The idea took seed about four years ago, Niles said, while she was curating programming for the 50th anniversary of what would become The Music Center, a complex founded in 1955 by Dorothy Chandler as a home for the Philharmonic. It would eventually grow to include the Ahmanson Theater, the Mark Taper Forum, Walt Disney Concert Hall and the Pavilion that shares her name.

“I’ve been more and more inspired by The Music Center’s past and the revitalization of downtown,” Niles said. “That coupled with The Music Center wanting to grow its own programming to look for really creative ways to engage audiences in and around downtown,” she said, provided the push to facilitate more active participation from patrons and the use of nontraditional spaces.

“It is a little bit of an experiment,” Niles said.

There have been challenges for The Music Center, but with support from the L.A. County Board of Supervisors, Niles and her collaborators successfully carved out spaces to showcase the works they felt would have the most impact.

BODYTRAFFIC Co-Director Lillian Barbeito will revisit the company’s piece “Restructure,” a new incarnation of a work the presented during last year’s Dance Camera West in collaboration with Godoy, who built the original set.

“He is expanding on it, nuancing it,” she said of changes made to the piece.

Lula Washington Dance Theatre rehearses for The Music Center's Moves After Dark (credit: Steve Shea)

Lula Washington Dance Theatre rehearses for The Music Center’s Moves After Dark (credit: Heather Toner for The Music Center)

Barbeito is one of four women leading the programming.
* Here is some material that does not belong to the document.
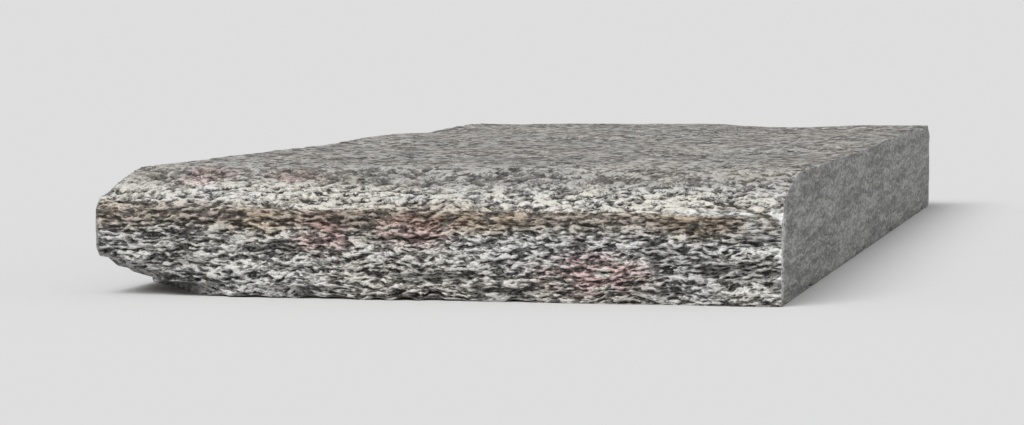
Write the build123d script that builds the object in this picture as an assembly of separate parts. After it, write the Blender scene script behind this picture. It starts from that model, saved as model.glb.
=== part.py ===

That, Niles says, was no mistake.

“As we were reaching the 50th, I learned more about Dorothy Buffum Chandler herself,” she explained, crediting women with creating “a beautiful foundation and infrastructure” for local dance that goes back decades.

“For this first season, it seemed appropriate and very fitting,” Niles said, noting audiences can expect a departure from that model in upcoming seasons.

“It certainly won’t be this way in the future.”

And the future, according to both Niles and Barbeito, is teeming with opportunity for dance-makers in similar nontraditional work.

Barbeito, for her part, says BODYTRAFFIC’s participation in Moves After Dark is much larger than the company itself.

“What we want to do is have L.A. be a major destination for dance,” she explained, noting the landscape has “changed tremendously” since her move here in 2001. Barbeito went on to co-found BODYTRAFFIC with co-director Tina Finkelman Berkett in 2007 and the pair have quickly established themselves as leaders in the effort to do so.

“There’s such a resurgence and an appreciation for dance,” she said.

“The companies that have been here for a long time are still making work, and then there is an influx of new companies. It’s always been a good training ground,” she added, noting that fewer concert dancers are leaving Los Angeles to pursue professional work elsewhere.

The sentiment is echoed consistently among the local dance community these days. Niles says, with reason.

“What’s been interesting for the last five years years is L.A.’s dance community has had a resurgence and it has a long history, and a significant one. And so I know I’m not the only one who wants this vibrancy and excitement and energy that is so very present right now,” she said.

Now, Niles is focused on ensuring that excitement isn’t fleeting.

“I want it to be sustainable — for our local artists and local presenters and certainly all of our training. I want it all to thrive.”